Journalism... I've blogged about it before, journalism is in transition. Thousands of years ago, if you wanted something written down, you hired a scribe. Today, we're all scribes. I see the same thing happening with journalism. It will be painful for journalists, but I believe it will, eventually, be good for society. The crossroads we're standing at is best described in an article by Clay Shirky about newspapers and thinking the unthinkable. Television and radio will face similar problems.

And this is why I think the waves behind those now crashing on the beach are of greater concern. We're standing at 1500 AD. Our printing press is technology: cell phones, cameras, computers, networking. As Shirky writes:
Elizabeth Eisenstein’s magisterial treatment of Gutenberg’s invention, The Printing Press as an Agent of Change, opens with a recounting of her research into the early history of the printing press. She was able to find many descriptions of life in the early 1400s, the era before movable type. Literacy was limited, the Catholic Church was the pan-European political force, Mass was in Latin, and the average book was the Bible. She was also able to find endless descriptions of life in the late 1500s, after Gutenberg’s invention had started to spread. Literacy was on the rise, as were books written in contemporary languages, Copernicus had published his epochal work on astronomy, and Martin Luther’s use of the press to reform the Church was upending both religious and political stability.

What Eisenstein focused on, though, was how many historians ignored the transition from one era to the other. To describe the world before or after the spread of print was child’s play; those dates were safely distanced from upheaval. But what was happening in 1500? The hard question Eisenstein’s book asks is “How did we get from the world before the printing press to the world after it? What was the revolution itself like?”

Chaotic, as it turns out. The Bible was translated into local languages; was this an educational boon or the work of the devil? Erotic novels appeared, prompting the same set of questions. Copies of Aristotle and Galen circulated widely, but direct encounter with the relevant texts revealed that the two sources clashed, tarnishing faith in the Ancients. As novelty spread, old institutions seemed exhausted while new ones seemed untrustworthy; as a result, people almost literally didn’t know what to think. If you can’t trust Aristotle, who can you trust?
That is our world—the emerging second world.

Sunday, April 5, 2009

The Coming Second World

We think of the nations of the world as falling into one of two categories on the development axis: First World and Third World. I believe that one of the side effects of the current global economic turmoil will be a convergence towards a more uniform level of development around the world. The first world countries will come down a peg due to mountains of debt, unaffordable government bureaucracies, falling populations, and civil unrest. The third world will rise by largely dodging the economic problems of the first world, collecting interest payments (China in particular), and maintaining stable population growth.
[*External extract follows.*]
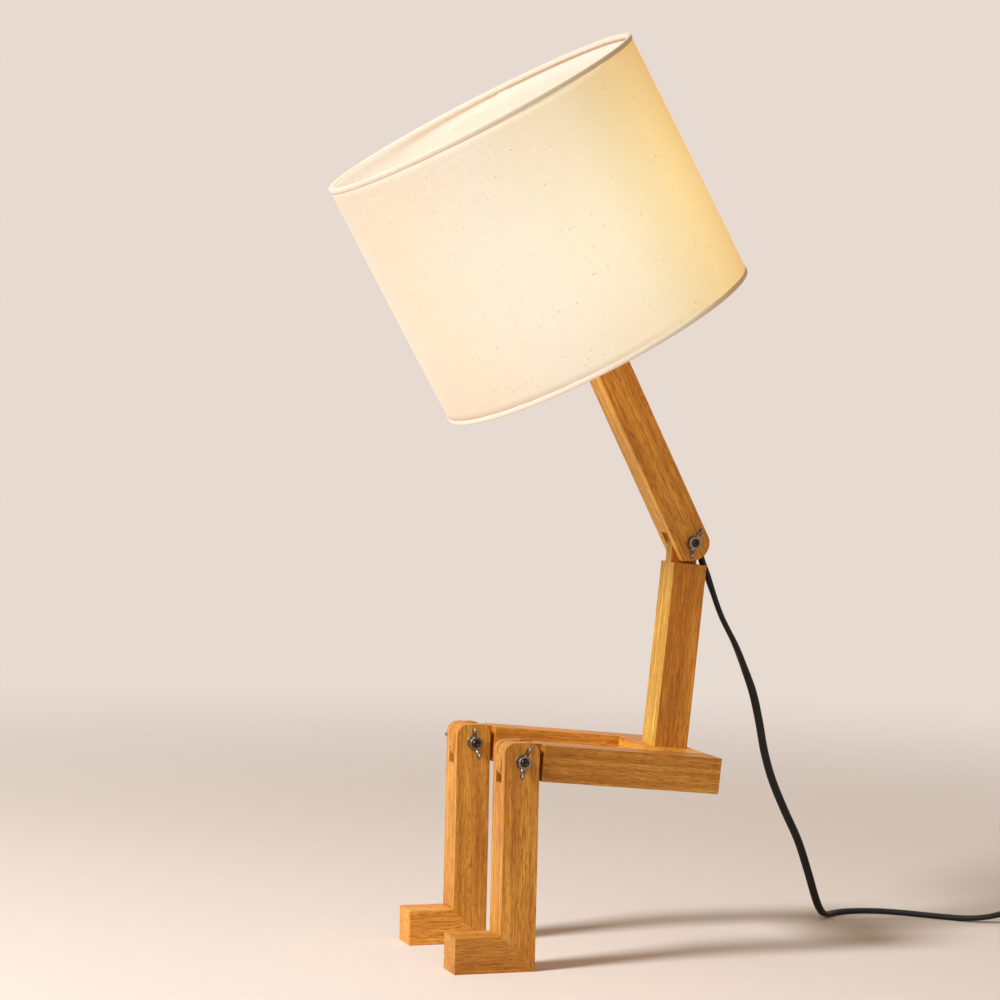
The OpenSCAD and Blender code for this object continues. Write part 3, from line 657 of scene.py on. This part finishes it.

The most important factor leading to this convergence will be the Internet and the various technologies that it has spawned. The global economic crisis is not the driver of this change, it is merely the catalyst. The Internet and technology will facilitate our evolution.

Government corruption will hamper progress of both First and Third World countries. The surprising thing is how rife the First World is with graft. This gives well governed Third World countries time to advance while the First Worlders are spinning their wheels. Of course, that doesn't mean they'll do so—I don't expect any meaningful improvement in Zimbabwe for another generation.